The Iraqi Oil Ministry has officially refuted allegations regarding the purchase, receipt, or re-exportation of Iranian crude oil, asserting that all export operations adhere to stringent controls.
In a detailed statement, the Ministry underscored that “all quantities of Iraqi crude oil are issued according to global mechanisms and standards that ensure the highest levels of transparency.” The oil is marketed exclusively through established international companies that possess certified refineries.

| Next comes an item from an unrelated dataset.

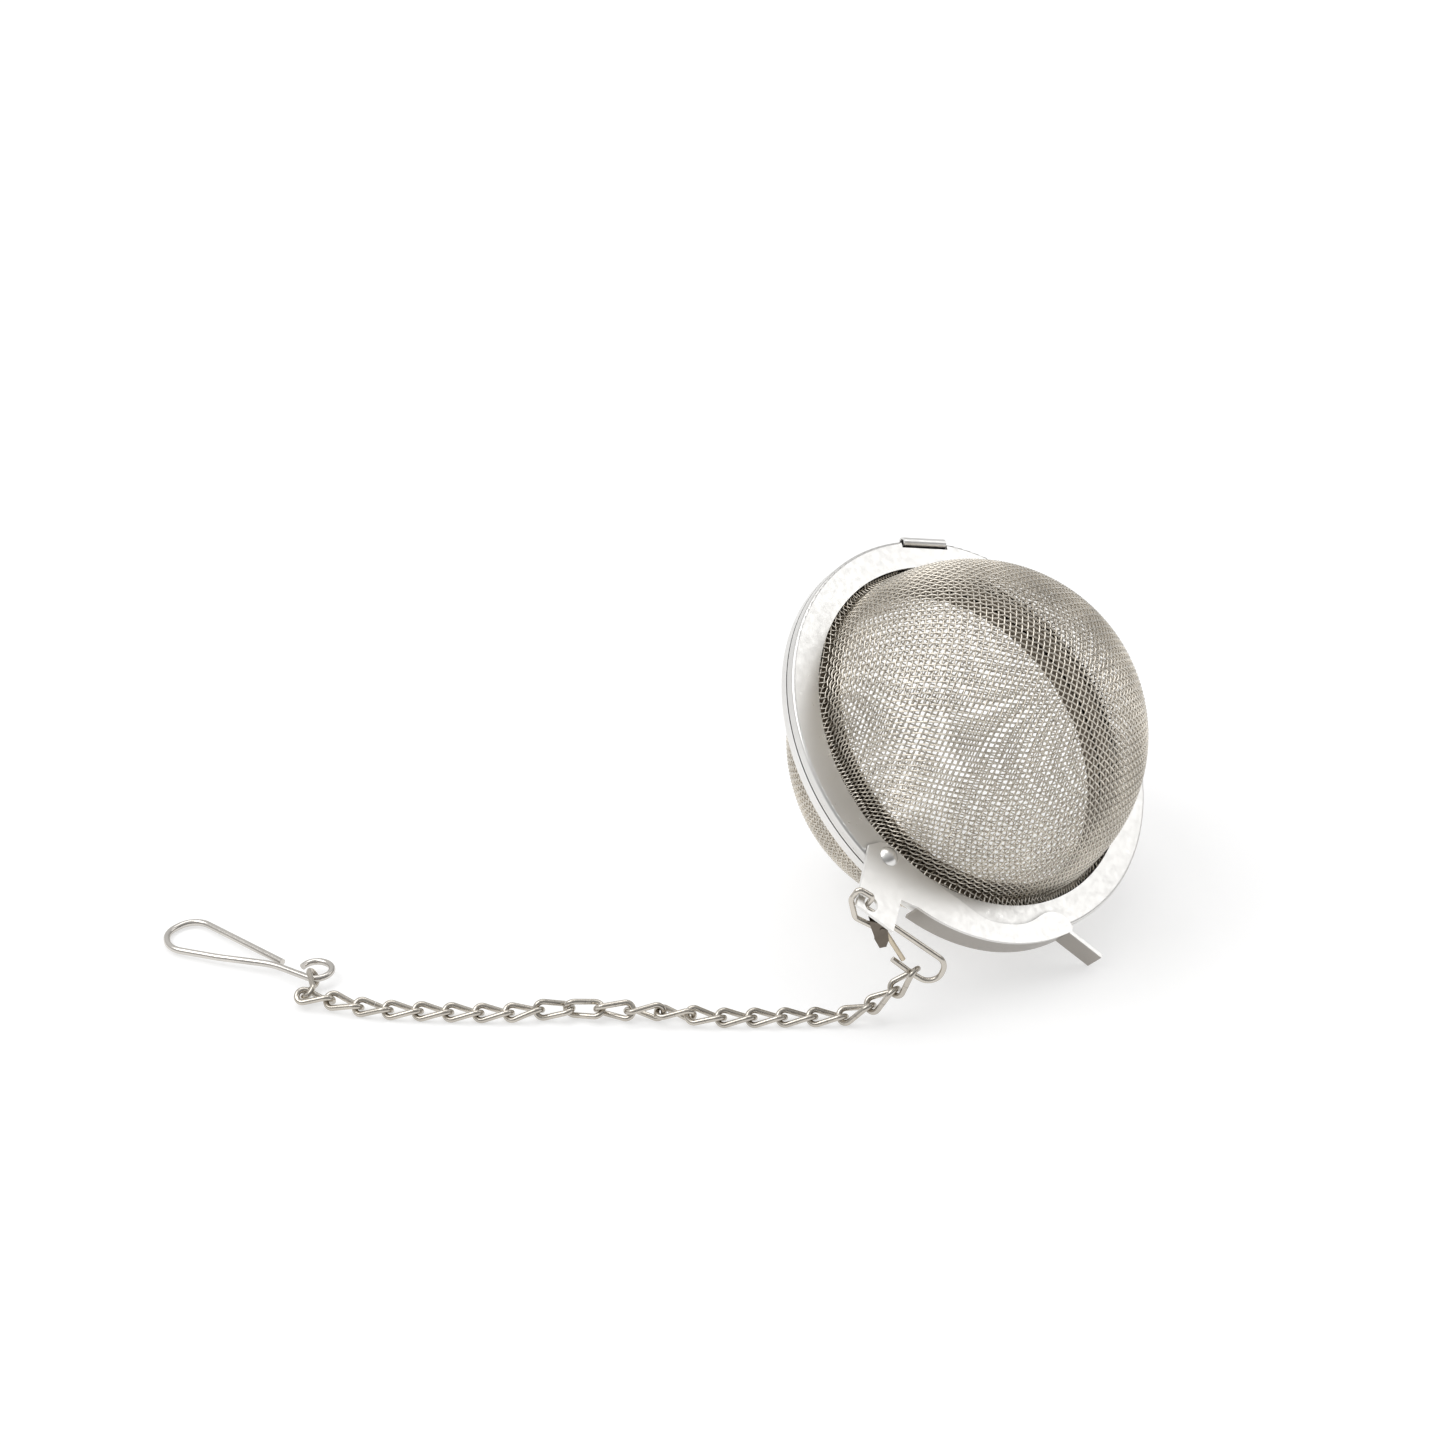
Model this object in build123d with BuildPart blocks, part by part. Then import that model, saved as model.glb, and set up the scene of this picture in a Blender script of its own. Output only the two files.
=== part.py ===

This development follows recent sanctions imposed by the U.S. Treasury in December, targeting 35 entities and a particular vessel identified as playing a crucial role in transporting Iran’s legitimate oil to foreign markets. The sanctions are aimed at raising operational costs for the Iranian oil sector, particularly after its military aggression against Israel on October 1 and the subsequent escalations in nuclear activities.
According to the U.S. Treasury, these oil revenues are critical for the Iranian regime as they finance its nuclear program, the development of drones and advanced missile technology, and ongoing support for terrorist operations. The Treasury noted that Iran employs extensive networks of tankers and shipping management companies to facilitate oil exports, often resorting to tactics such as document forgery and disrupting shipping systems to evade detection.
This situation underscores the complex interplay between international oil markets, geopolitical tensions, and regulatory frameworks aimed at curbing illicit activities within the sector.